Maybe the development of NGSS should have been led by Captain Picard instead of The Carnegie Corporation. Never the less Carnegie “has taken a leadership role to ensure that the development of common science standards proceeds and is of the highest quality by funding a two-step process: first, the development of this framework by the National Research Council (NRC) and, second, the development of a next generation of science standards based on the framework led by Achieve, Inc.”
Carnegie not only took on leadership in developing the standards, they also helped motivate the idea of new science standards. In 2009, the Carnegie-Institute for Advanced Studies Commission on Mathematics and Science Education wrote a paper, “Opportunity Equation”, in which they summed up the work of several recently published papers and called for new science standards. The papers cited were all from well funded entities that are known for leading education “reform” in America:
McKinsey & Company, National Governors Association, Council of Chief State School Officers- Achieve, National Science Foundation Task Force on Cyberlearning, National Mathematics Advisory Panel, Achieve Inc., National Governors Association, ACT, National Research Council, and National Center on Education and the Economy.
In “Opportunity Equation”, Carnegie Corporation says we need new science standards that “Build high expectations for student achievement in mathematics and science into school culture and operations as a pathway to college and careers. Enhance systemic capacity to support strong schools and act strategically to turn around or replace ineffective schools.” These ineffective schools will be identified by assessing the achievement of standards with national normative testing.
Private money from the Carnegie Corporation was used to pay the National Research Council (NRC) which is a sub-group of the National Academy of Sciences (NAS) to write the framework. Although NAS was incorporated by Abraham Lincoln to do research for the US government, it is still a private corporation working on a contract basis. About 85% of its contracts come from the federal government, but some of its contracts are like this one.
The framework states this goal:
“The overarching goal of our framework for K-12 science education is to ensure that by the end of 12th grade, all students have some appreciation of the beauty and wonder of science; possess sufficient knowledge of science and engineering to engage in public discussions on related issues; are careful consumers of scientific and technological information related to their everyday lives; are able to continue to learn about science outside school; and have the skills to enter careers of their choice, including (but not limited to) careers in science, engineering, and technology.”
In a blog titled “The Next Generation Not-So-Scientific Standards” Jennifer Helms, PhD, writes “Notice the words or phrases “appreciation,” “possess sufficient knowledge…to engage in public discussions,” “consumers,” “able to continue to learn.” These are science appreciation standards, not science learning/understanding/synthesizing standards.” Maybe Jennifer is wrong but she has a point. The Framework does deemphasize knowledge and emphasizes practice. This may be an improvement in science teaching and it may not. We don’t know. It has not been tested.

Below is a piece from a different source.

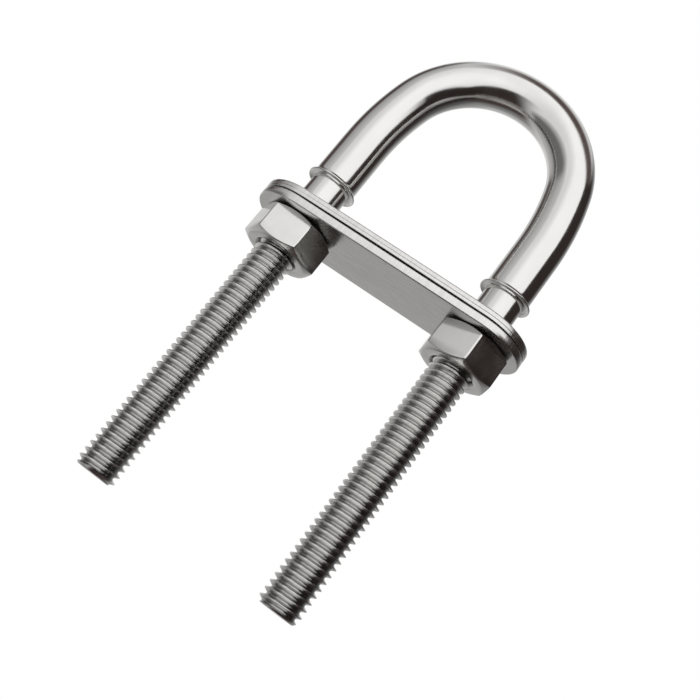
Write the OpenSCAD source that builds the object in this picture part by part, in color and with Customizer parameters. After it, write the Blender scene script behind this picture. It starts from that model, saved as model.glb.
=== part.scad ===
// U-bolt pad eye for a hull or transom: a bent eye rod with two threaded shanks,
// a top plate outside the hull, a backing plate inside it and one hex nut on each shank.
// The origin is midway between the shanks on the top plate's hull-side face.
// +Z runs out of the hull towards the eye and +X runs from the left shank to the right one.

/* [Eye rod] */
// Diameter of the polished eye rod
rod_d = 6.6; // [6.4:0.1:7.2]
// Distance between the two shank centres
leg_spacing = 28.8; // [26:0.2:36]
// Height above the hull face where the legs start to bend
bend_z = 14.2; // [10:0.2:30]
// Bend radius of the flanks on the rod's centre line
flank_r = 40; // [30:1:60]
// Angle that each flank bends before the tighter crown starts
flank_sweep = 15; // [5:1:25]

/* [Collars and necks] */
// Height of the collar's underside above the hull face
collar_z = 6.2; // [4:0.1:9]
// Outside diameter of the collar lip
collar_d = 7.7; // [7.4:0.1:9]
// Thickness of the collar lip at its edge
collar_t = 0.4; // [0.3:0.05:0.8]
// Depth of the dish in the collar's underside
dish_depth = 0.3; // [0.1:0.05:0.4]
// Diameter of the smooth neck below the collar
neck_d = 5.8; // [5.4:0.1:5.8]

/* [Threaded shanks] */
// Diameter over the thread crests
thread_d = 5.9; // [5.8:0.05:6]
// Depth of the shank ends below the hull face
shank_depth = 44.2; // [30:0.2:60]
// Diameter of the shank inside the plates and nuts, between the thread's core and its crests
engaged_d = 5.4; // [5:0.05:5.6]
// Length of shank between a nut's lower face and the free thread
thread_gap = 0.3; // [0.2:0.05:0.5]
// Length of the chamfer on each shank end
end_chamfer = 0.5; // [0.2:0.1:0.8]

/* [Plates] */
// Length of both plates over their round ends
plate_l = 42.5; // [41:0.5:56]
// Width of both plates
plate_w = 13.5; // [12:0.5:18]
// Thickness of each plate
plate_t = 1.2; // [1:0.1:2]
// Diameter of the two holes in each plate
plate_hole_d = 6.2; // [6.1:0.1:6.6]
// Gap between the two plates as the parts are stored
plate_gap = 0.2; // [0.1:0.1:1]

/* [Nuts] */
// Width of a nut across its flats
nut_flats = 10; // [10:0.1:11]
// Height of a nut
nut_h = 5.2; // [4.8:0.1:6]
// Diameter of a nut's bore over the shank
nut_bore_d = 6; // [6:0.02:6.2]
// Depth of the cone at each mouth of a nut's bore
nut_mouth = 0.35; // [0.1:0.05:0.5]
// Diameter of the flat end face left by a nut's corner chamfer
nut_face_d = 9.4; // [9:0.1:9.8]
// Turn of the left nut about its shank
left_nut_turn = 2; // [0:1:59]
// Turn of the right nut about its shank
right_nut_turn = 40; // [0:1:59]

/* [Hidden] */
$fn = 96;
// Half the distance between the shanks
half_spacing = leg_spacing / 2;
// Radius of the crown that meets both flanks tangentially
crown_r = flank_r - (flank_r - half_spacing) / cos(flank_sweep);
// Height of the crown's centre above the hull face
crown_z = bend_z + (flank_r - crown_r) * sin(flank_sweep);
// Distance from the hull face down to the nuts' upper faces
nut_top = plate_gap + plate_t;
// Height of the 30 degree corner chamfer where it leaves the nut's corners
corner_chamfer = (nut_flats / cos(30) - nut_face_d) / 2 * tan(30);
// Length of the cone between the rod and the collar lip
collar_cone = 0.25;
// The flanks are this much thinner than the crown and the legs, and run this far into both
flank_step = 0.02;
flank_overlap = 0.5;
// Amount by which a cutter passes the face it cuts
cut_past = 1;

// One bent stretch of rod, in the plane of the eye
module rod_arc(centre_x, centre_z, radius, start, sweep, diameter) {
    translate([centre_x, 0, centre_z])
        rotate([90, 0, 0])
            rotate([0, 0, start])
                rotate_extrude(angle = sweep)
                    translate([radius, 0])
                        circle(d = diameter);
}

// The gently bent stretch of rod between the right leg and the crown
module right_flank() {
    overlap_angle = flank_overlap / flank_r * 180 / PI;
    rod_arc(half_spacing - flank_r, bend_z, flank_r, -overlap_angle,
            flank_sweep + 2 * overlap_angle, rod_d - flank_step);
}

// One straight leg: rod, collar lip with a dished underside, neck, threaded shank and end chamfer
module leg() {
    lip_top = collar_z + collar_t;
    rotate_extrude()
        polygon([
            [0, bend_z],
            [rod_d / 2, bend_z],
            [rod_d / 2, lip_top + collar_cone],
            [collar_d / 2, lip_top],
            [collar_d / 2, collar_z],
            [neck_d / 2, collar_z + dish_depth],
            [neck_d / 2, plate_t / 2],
            [engaged_d / 2, plate_t / 2],
            [engaged_d / 2, -nut_top - nut_h - thread_gap],
            [thread_d / 2, -nut_top - nut_h - thread_gap],
            [thread_d / 2, end_chamfer - shank_depth],
            [thread_d / 2 - end_chamfer, -shank_depth],
            [0, -shank_depth]
        ]);
}

// Flat bar with round ends and a hole for each shank, from height z upwards
module plate(z) {
    end_x = (plate_l - plate_w) / 2;
    translate([0, 0, z])
        difference() {
            linear_extrude(plate_t)
                union() {
                    square([2 * end_x, plate_w], center = true);
                    for (side = [-1, 1])
                        translate([side * end_x, 0])
                            circle(d = plate_w);
                }
            for (side = [-1, 1])
                translate([side * half_spacing, 0, -cut_past])
                    cylinder(d = plate_hole_d, h = plate_t + 2 * cut_past);
        }
}

// Hex nut with both ends chamfered at 30 degrees and a cone at each mouth of the bore
module hex_nut(side, turn) {
    corner_r = nut_flats / cos(30) / 2;
    face_r = nut_face_d / 2;
    bore_r = nut_bore_d / 2;
    translate([side * half_spacing, 0, -nut_top - nut_h])
        rotate([0, 0, turn])
            difference() {
                intersection() {
                    cylinder(r = corner_r, h = nut_h, $fn = 6);
                    rotate_extrude()
                        polygon([
                            [0, 0],
                            [face_r, 0],
                            [corner_r, corner_chamfer],
                            [corner_r + cut_past, corner_chamfer],
                            [corner_r + cut_past, nut_h - corner_chamfer],
                            [corner_r, nut_h - corner_chamfer],
                            [face_r, nut_h],
                            [0, nut_h]
                        ]);
                }
                translate([0, 0, -cut_past])
                    cylinder(r = bore_r, h = nut_h + 2 * cut_past);
                cylinder(r1 = bore_r + nut_mouth, r2 = bore_r, h = nut_mouth);
                translate([0, 0, nut_h - nut_mouth])
                    cylinder(r1 = bore_r, r2 = bore_r + nut_mouth, h = nut_mouth);
            }
}

// Eye rod, collars, necks and threaded shanks, bent from one bar
module u_bolt() {
    color("gainsboro")
        union() {
            rod_arc(0, crown_z, crown_r, flank_sweep, 180 - 2 * flank_sweep, rod_d);
            right_flank();
            mirror([1, 0, 0])
                right_flank();
            for (side = [-1, 1])
                translate([side * half_spacing, 0, 0])
                    leg();
        }
}

// Plate that bears on the outside of the hull
module top_plate() {
    color("silver")
        plate(0);
}

// Plate that the nuts pull against the inside of the hull
module backing_plate() {
    color("silver")
        plate(-nut_top);
}

// Nut on the left shank
module hex_nut_left() {
    color("lightgray")
        hex_nut(-1, left_nut_turn);
}

// Nut on the right shank
module hex_nut_right() {
    color("lightgray")
        hex_nut(1, right_nut_turn);
}

u_bolt();
top_plate();
backing_plate();
hex_nut_left();
hex_nut_right();
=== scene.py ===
import math

import bmesh
import bpy
import numpy as np
from mathutils import Matrix, Vector


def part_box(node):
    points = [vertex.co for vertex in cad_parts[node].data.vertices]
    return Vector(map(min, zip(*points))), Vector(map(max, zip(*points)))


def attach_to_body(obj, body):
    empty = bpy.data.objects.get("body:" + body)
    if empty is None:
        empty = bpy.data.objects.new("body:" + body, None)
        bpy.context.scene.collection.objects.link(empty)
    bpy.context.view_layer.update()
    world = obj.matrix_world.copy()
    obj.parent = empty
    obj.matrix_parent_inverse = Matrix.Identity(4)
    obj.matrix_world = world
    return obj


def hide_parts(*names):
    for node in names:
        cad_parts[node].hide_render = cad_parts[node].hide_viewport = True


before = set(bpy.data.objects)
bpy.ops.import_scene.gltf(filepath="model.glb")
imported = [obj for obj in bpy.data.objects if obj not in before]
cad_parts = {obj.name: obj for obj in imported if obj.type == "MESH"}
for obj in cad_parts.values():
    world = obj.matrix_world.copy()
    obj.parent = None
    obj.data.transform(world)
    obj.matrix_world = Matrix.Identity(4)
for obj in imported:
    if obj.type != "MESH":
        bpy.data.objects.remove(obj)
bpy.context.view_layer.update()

MM = 0.001
TAU = 2 * math.pi

# ---------------------------------------------------------------- sizes in mm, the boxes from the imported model


def box_mm(node):
    """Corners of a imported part's box, in mm."""
    low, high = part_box(node)
    return np.array(low) / MM, np.array(high) / MM


BOLT_LOW, BOLT_HIGH = box_mm("u_bolt")
NUT_LOW, NUT_HIGH = box_mm("hex_nut_right")

LEG_X = (NUT_LOW[0] + NUT_HIGH[0]) / 2
TIP_Z = BOLT_LOW[2]
CROWN_TOP = BOLT_HIGH[2]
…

I have two main criticisms of the Framework itself. In one of its three dimensions of science, instead of calling simply for science practices; the dimension is expanded to science and engineering practices. Adding engineering practices is not useful. Also, the Framework is overly complex and difficult to synthesize.
There is no need to introduce engineering practice in the K-12 system. At the next level there is very little differentiation between physics or chemistry majors and engineering majors until they reach third year. Science and engineering majors need to learn basic science before they are expected to apply it. Pretending that adolescent children are ready to study the nuanced differences between scientists and engineers is a distraction from learning the fundamentals of science.
In addition to shooting educators in the foot with unneeded leaning goals, the framework is a Rube Goldberg contraption. Three core dimensions are promulgated; (1) science and engineering practices, (2) crosscutting concepts that unify the study of science and engineering through their common application across fields and (3) core ideas in four disciplinary areas: physical sciences, life sciences, earth and space sciences, and engineering. There are eight practices, seven crosscutting concepts and thirteen core ideas to apply. The framework defines all of these and gives guidance on how each should be instituted at different grade levels thus ensuring that the standards based on the framework will be an unwieldy and unreadable monsters.
The framework that the NRC produced reminds me of something Michio Kaku says in one of his educational videos about the search for the Higgs Boson. He states that the current standard model of the atom was so messy, “only a mother could love it.” This framework is so messy and overly complex; maybe even a mother couldn’t love it?
The framework has some first rate ideas enshrined in it and many reasonable sounding teaching principles. After all, some genuine geniuses were contributors. I thought while reading it that science-teacher education programs could find real value in studying this document. The fundamental weakness is that it was produced by corporate entities in a pseudo open environment and is being instituted in an authoritarian manor.
From the framework: “The committee recognized early in the process that obtaining feedback from a broad range of stakeholders and experts would be crucial to the framework’s success. For this reason, we secured permission from the National Research Council (NRC) to release a draft version of the framework for public comment. The draft underwent an expedited NRC review in early July 2010 and was posted online on July 12 for a 3-week period.”
I was one of the 2000 people that sent feedback, but I certainly did not do a David Coleman “close read” of this more than three hundred page document, nor did I have the opportunity to discuss what I read with anyone else who had read it. Educators and others were given three weeks to read, digest and comment on this major change to science education that is intended to be adopted nationwide. That feedback period’s only value was that it allowed NRC to claim public inclusion in the process.
I have concentrated on the NGSS framework here and will write a second piece on the resulting standards. This is not how change should come to education in a democratic country. The science framework is not an idea that was published and then by dint of its brilliance adopted by America’s science educators. Instead it is an authoritarian mandate that is being instituted before being thoroughly evaluated by education professionals. I have written before about my conviction that standards based education is bad education but this untested science framework forced on the nation by financial and political power is education malpractice.